The new update will focus on three main changes to the Jungle as a whole – optimizations, pathing, and also counter-jungling. When it comes to the latter Phlox explained that it’s a pivotal part of the jungle role, and it’s been a hot topic ever since the preseason changes were first revealed. The idea behind this is to prevent early invades because it’s a “miserable experience” to be on the receiving end. However, this might make games last longer, as teams can have a more relaxed early game and not worry too much about rushing. 

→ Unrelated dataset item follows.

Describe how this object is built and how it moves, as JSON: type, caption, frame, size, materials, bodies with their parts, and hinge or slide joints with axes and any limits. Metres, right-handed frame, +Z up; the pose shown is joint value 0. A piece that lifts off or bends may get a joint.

However, the devs want to make counter-jungling less regular, and more high-risk, high-reward. If players manage to execute couter0jungling well enough, they will get significantly ahead due to the Smite changes. Since Patch 12.22, Smite is enhanced by the number of camps players clear instead of how often they use it. As a result, to be effective in counter-jungling, players need to take down a few of the enemy’s camps to come out ahead, meaning counter-jungling is just not as easy to execute as it once was. 

Plox also talked about optimization, saying Riot toyed around with the leash ranges and camp clear speed so single-target and AoE junglers could be on even ground. “Directionally, we think these changes are valuable, but the original launch versions overshot our goal and removed too much clear mastery,” the dev blog reads. “To correct this, we recently adjusted the leashing ranges to be a bit more lenient. That said, we do expect to continue to examine jungle clearing mastery/rewards and look at where we may have gone too far in the future.”

During the preseason, Riot also made some changes to camps like Krugs and Gromp, because the first one was almost always skipped in pathing, while the second was pivotal thanks to the healing it provided. With these changes, the devs hope to create more pathing options for both faster and slower clearers. 

Overall, the Jungle saw a ton of changes during this preseason and what’s left is for Riot to monitor the situation to see if the reworks were successful.